At first glance, Amazon’s sparkling new bookstore looks much like any other. The perimeter of the store is rimmed with tall windows, flooding the interior with natural light. Tall bookcases line the floor, mostly fiction on one side of the store, non-fiction on the other. There’s a children’s section at the rear with cozy seats for young shoppers.
But browse further and you’ll notice a few differences.
Book covers face outward. You won’t find any books filed with just spines showing. According toa sales manager I questioned, it was to “encourage the discovery process”.
New products are front and center, and you are encouraged to give them a try.
For the most part, only books that receive a 4 to 5 star rating on Amazon.com are stocked in the store. Cards positioned below each title provide a sample review and the book’s star rating on Amazon.com.
Actual prices are not noted on the covers or on the cards below them, but scanners are available throughout the store and you are encouraged to use them.
Prices are the same as the discounted prices on Amazon.com. This book by Erik Larson, one of my favourite authors, was listed at $17.00 . The discounted price was $11.70. Shoppers at the store gain by avoiding shipping costs and any mailing delays.
Displays throughout the store reinforce the Amazon.com connection. Online reviewers determine not only what books are stocked, but also to some degree where their favourite books are shelved and located.

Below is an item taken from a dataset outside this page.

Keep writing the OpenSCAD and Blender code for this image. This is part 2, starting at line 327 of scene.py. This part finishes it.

If the crowds sifting through the store on the day I visited are any indication, Amazon’s just might be on to something with its new store. Certainly some – like me – were just curious visitors, but since I walked out with 3 newly purchased books when I had no intention of buying even one, perhaps that’s a testimony to Amazon’s clever marketing. As a reader, I felt strangely empowered. Here I belonged to a worldwide community of readers where our reviews, our feedback, our choices determined what was placed on the shelves. And talk about enticing prices. The discounts are hard to beat.
According to the sales clerk I questioned, this is exactly what why Amazon ventured into the brick-and-mortar field. “Amazon has been in operation for 20 years. We felt it was time to branch out, to offer more to our valued customers.”

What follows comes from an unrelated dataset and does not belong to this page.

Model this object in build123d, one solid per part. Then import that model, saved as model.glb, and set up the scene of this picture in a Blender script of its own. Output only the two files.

Two more Amazon stores are set to open in the next few months – one in Portland, the other in San Diego. But why Seattle for the first? Perhaps a better question is ‘Why not Seattle?” Seattle is Amazon’s home base and at 20,000 employees in 30 buildings spread throughout the city, its largest private employer. Seattle is where the company started, where it’s grown into a worldwide mega-empire, and where proof of it gigantic holdings can be seen in a new office complex currently under construction that will soon dominate the city’s downtown.